▸ Work required
Nothing but the lines from the one containing "if abs(disc.Volume - volume_by_pappus())" down to the one containing "bpy.data.objects.remove(obj)", both included, should be echoed, and each exactly as it stands.

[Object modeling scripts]
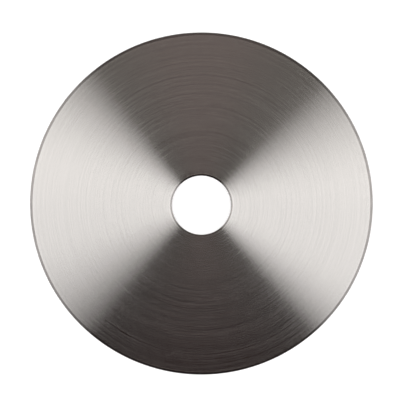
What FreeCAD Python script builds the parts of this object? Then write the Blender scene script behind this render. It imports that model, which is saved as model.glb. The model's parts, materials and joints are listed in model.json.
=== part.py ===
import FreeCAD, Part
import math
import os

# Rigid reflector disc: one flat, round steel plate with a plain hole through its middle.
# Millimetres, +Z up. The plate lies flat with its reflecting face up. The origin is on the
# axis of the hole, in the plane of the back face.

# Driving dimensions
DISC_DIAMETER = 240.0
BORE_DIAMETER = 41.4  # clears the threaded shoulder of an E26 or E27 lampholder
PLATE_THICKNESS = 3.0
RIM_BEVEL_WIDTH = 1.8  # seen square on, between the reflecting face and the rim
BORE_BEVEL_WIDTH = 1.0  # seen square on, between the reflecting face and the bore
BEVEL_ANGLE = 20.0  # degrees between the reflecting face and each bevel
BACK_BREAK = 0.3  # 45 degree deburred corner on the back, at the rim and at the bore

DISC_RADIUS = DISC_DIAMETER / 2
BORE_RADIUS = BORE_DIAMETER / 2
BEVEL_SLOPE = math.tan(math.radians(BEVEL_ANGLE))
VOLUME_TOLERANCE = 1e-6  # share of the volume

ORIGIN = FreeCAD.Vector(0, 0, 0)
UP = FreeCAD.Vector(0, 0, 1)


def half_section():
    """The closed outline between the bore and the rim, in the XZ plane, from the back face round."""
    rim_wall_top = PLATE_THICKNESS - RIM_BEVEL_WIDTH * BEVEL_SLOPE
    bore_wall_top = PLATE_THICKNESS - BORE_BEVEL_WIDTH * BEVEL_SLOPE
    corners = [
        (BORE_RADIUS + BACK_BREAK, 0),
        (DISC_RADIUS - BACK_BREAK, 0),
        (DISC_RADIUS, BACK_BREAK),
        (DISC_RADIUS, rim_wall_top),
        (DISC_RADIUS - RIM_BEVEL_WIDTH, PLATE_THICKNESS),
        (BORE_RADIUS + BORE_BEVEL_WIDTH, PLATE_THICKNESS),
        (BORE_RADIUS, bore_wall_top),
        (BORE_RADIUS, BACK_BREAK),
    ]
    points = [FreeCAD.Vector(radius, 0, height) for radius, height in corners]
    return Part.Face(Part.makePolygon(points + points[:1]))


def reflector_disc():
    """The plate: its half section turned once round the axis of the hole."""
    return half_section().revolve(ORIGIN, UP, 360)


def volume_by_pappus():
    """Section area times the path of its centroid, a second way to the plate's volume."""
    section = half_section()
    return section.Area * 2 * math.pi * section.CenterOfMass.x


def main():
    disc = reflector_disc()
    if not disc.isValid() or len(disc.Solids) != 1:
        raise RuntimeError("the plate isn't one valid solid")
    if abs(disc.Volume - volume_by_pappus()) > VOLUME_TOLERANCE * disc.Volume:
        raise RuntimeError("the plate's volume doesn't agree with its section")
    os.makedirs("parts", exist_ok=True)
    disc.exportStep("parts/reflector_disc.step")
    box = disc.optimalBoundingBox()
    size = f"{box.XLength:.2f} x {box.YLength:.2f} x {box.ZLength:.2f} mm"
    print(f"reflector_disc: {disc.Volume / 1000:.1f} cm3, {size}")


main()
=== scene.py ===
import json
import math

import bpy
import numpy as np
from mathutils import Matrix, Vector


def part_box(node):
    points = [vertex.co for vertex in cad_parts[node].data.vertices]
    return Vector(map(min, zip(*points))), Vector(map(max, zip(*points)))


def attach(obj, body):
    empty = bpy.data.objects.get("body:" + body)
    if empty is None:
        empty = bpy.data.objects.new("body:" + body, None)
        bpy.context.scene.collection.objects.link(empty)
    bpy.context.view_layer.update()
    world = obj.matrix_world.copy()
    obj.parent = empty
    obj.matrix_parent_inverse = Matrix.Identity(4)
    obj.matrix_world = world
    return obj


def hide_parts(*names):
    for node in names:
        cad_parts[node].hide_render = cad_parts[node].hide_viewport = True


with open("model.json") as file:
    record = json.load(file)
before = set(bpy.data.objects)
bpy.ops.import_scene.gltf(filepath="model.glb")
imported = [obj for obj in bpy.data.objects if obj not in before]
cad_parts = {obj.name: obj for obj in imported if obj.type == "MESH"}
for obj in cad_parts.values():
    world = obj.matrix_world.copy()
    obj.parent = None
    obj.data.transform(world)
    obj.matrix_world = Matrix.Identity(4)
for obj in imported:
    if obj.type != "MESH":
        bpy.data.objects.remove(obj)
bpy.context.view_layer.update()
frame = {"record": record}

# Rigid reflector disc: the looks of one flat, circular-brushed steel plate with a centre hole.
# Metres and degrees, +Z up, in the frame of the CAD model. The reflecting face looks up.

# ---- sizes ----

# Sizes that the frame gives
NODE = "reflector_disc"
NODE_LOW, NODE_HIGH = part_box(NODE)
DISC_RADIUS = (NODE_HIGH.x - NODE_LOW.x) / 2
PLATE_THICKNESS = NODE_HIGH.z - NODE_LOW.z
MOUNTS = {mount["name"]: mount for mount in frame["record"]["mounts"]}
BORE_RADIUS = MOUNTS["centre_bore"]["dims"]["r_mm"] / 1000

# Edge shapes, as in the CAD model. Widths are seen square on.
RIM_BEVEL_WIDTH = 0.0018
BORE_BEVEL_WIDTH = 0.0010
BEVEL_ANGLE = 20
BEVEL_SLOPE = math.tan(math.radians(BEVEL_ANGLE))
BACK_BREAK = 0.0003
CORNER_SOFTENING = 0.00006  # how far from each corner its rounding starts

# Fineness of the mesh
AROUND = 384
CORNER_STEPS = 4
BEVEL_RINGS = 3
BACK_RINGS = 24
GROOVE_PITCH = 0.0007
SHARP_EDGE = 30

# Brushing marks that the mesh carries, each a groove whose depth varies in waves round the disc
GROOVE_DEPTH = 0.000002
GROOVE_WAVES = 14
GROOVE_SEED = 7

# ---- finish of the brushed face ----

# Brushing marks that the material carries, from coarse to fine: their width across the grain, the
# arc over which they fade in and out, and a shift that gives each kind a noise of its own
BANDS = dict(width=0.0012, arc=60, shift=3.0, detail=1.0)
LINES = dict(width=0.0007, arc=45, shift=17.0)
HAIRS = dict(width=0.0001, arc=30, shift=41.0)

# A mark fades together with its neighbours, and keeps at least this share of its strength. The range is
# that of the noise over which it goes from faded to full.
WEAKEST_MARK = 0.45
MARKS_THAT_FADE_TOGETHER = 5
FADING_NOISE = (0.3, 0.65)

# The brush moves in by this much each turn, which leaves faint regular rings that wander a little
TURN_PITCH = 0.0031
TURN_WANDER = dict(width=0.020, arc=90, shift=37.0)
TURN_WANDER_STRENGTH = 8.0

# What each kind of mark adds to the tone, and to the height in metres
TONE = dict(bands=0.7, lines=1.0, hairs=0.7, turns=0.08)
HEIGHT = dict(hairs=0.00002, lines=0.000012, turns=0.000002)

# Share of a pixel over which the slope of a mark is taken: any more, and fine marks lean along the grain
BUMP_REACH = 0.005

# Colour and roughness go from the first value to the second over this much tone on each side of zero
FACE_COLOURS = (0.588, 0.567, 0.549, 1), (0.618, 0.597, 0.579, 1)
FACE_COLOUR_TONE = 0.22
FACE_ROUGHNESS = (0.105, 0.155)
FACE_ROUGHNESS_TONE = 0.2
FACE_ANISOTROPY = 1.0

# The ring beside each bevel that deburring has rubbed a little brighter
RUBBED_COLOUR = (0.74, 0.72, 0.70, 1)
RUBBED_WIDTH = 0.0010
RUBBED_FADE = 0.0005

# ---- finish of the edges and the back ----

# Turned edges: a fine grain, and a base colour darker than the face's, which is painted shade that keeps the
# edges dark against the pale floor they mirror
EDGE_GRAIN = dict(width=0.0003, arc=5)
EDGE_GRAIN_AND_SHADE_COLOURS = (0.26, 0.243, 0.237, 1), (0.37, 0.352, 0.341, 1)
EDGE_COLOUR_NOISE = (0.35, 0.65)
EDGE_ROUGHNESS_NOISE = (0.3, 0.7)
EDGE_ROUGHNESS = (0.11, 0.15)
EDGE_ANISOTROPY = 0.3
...
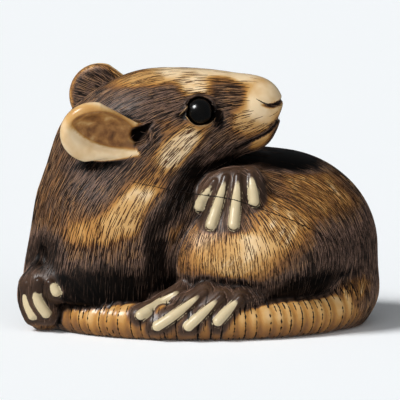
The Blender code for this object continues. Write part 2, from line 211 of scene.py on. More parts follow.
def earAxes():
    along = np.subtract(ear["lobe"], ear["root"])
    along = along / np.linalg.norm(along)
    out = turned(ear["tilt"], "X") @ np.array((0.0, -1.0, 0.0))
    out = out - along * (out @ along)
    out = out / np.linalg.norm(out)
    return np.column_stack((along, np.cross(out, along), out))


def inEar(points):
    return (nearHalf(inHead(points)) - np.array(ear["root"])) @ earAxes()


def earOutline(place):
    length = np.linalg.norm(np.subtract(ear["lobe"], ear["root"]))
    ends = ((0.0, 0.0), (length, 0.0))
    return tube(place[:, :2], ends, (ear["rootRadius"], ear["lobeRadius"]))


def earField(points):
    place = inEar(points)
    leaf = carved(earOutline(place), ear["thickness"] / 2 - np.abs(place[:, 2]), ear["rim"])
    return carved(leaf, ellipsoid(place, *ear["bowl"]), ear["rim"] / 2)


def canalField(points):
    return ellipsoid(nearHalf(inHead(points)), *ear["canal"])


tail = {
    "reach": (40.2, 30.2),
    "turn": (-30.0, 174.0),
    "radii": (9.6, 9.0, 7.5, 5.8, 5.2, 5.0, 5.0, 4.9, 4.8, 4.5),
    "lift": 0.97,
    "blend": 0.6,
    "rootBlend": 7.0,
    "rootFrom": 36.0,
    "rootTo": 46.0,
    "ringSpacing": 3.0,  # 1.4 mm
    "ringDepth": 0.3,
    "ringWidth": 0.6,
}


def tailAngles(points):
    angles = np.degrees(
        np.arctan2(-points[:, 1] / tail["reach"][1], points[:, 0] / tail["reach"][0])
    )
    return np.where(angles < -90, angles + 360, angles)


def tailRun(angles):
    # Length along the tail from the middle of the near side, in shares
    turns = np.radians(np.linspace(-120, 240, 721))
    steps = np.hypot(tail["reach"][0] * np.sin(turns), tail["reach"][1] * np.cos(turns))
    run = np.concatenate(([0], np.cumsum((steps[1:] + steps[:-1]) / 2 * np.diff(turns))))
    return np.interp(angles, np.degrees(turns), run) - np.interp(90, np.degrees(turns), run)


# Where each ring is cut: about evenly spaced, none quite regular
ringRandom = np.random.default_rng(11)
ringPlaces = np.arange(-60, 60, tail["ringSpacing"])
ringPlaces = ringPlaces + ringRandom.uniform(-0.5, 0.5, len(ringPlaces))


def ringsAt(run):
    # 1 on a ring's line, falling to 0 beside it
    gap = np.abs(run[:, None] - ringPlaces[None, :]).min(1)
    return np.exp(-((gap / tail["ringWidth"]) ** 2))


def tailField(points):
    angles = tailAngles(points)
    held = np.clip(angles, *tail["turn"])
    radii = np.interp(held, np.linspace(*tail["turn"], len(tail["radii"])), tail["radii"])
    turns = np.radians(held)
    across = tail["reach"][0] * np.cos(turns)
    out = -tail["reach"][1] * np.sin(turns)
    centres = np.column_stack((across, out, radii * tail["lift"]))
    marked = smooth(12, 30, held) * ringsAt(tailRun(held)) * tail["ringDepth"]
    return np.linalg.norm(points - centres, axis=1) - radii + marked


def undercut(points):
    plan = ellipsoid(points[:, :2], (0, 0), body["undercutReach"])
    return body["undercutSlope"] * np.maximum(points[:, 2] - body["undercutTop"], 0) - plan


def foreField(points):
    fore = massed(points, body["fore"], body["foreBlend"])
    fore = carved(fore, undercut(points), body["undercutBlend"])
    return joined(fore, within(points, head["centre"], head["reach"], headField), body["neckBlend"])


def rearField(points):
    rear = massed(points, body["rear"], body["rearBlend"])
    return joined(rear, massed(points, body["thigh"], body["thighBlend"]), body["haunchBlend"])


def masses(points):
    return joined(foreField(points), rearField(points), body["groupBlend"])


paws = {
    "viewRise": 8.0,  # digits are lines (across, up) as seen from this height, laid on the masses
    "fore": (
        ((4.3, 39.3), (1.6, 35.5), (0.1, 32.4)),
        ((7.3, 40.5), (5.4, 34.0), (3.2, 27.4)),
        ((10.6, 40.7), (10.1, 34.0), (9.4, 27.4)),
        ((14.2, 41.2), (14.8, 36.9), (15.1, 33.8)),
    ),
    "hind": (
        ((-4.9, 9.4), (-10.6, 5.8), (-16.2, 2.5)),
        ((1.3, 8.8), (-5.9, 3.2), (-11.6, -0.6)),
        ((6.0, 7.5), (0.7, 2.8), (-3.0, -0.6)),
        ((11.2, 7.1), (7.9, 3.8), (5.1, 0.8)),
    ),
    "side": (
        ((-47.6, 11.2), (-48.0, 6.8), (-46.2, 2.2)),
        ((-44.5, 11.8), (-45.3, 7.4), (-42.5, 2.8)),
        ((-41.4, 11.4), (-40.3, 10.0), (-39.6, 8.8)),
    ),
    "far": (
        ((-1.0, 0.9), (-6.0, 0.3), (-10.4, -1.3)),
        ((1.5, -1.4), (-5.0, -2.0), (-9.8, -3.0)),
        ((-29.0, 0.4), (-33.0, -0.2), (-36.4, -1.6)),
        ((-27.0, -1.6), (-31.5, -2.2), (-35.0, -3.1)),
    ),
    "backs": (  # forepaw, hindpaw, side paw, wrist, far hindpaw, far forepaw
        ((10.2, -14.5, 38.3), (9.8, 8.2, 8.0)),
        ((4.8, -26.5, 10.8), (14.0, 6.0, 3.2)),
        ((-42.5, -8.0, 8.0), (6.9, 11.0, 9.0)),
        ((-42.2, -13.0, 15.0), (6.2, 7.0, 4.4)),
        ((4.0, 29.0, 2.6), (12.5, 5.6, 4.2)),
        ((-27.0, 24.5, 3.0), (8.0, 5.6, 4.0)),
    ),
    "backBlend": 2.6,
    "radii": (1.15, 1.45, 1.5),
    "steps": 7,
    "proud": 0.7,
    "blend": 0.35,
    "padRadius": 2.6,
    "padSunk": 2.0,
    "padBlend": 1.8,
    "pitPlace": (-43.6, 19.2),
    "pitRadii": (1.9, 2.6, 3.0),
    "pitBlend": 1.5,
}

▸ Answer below
    if abs(disc.Volume - volume_by_pappus()) > VOLUME_TOLERANCE * disc.Volume:
        raise RuntimeError("the plate's volume doesn't agree with its section")
    os.makedirs("parts", exist_ok=True)
    disc.exportStep("parts/reflector_disc.step")
    box = disc.optimalBoundingBox()
    size = f"{box.XLength:.2f} x {box.YLength:.2f} x {box.ZLength:.2f} mm"
    print(f"reflector_disc: {disc.Volume / 1000:.1f} cm3, {size}")


main()
=== scene.py ===
import json
import math

import bpy
import numpy as np
from mathutils import Matrix, Vector


def part_box(node):
    points = [vertex.co for vertex in cad_parts[node].data.vertices]
    return Vector(map(min, zip(*points))), Vector(map(max, zip(*points)))


def attach(obj, body):
    empty = bpy.data.objects.get("body:" + body)
    if empty is None:
        empty = bpy.data.objects.new("body:" + body, None)
        bpy.context.scene.collection.objects.link(empty)
    bpy.context.view_layer.update()
    world = obj.matrix_world.copy()
    obj.parent = empty
    obj.matrix_parent_inverse = Matrix.Identity(4)
    obj.matrix_world = world
    return obj


def hide_parts(*names):
    for node in names:
        cad_parts[node].hide_render = cad_parts[node].hide_viewport = True


with open("model.json") as file:
    record = json.load(file)
before = set(bpy.data.objects)
bpy.ops.import_scene.gltf(filepath="model.glb")
imported = [obj for obj in bpy.data.objects if obj not in before]
cad_parts = {obj.name: obj for obj in imported if obj.type == "MESH"}
for obj in cad_parts.values():
    world = obj.matrix_world.copy()
    obj.parent = None
    obj.data.transform(world)
    obj.matrix_world = Matrix.Identity(4)
for obj in imported:
    if obj.type != "MESH":
        bpy.data.objects.remove(obj)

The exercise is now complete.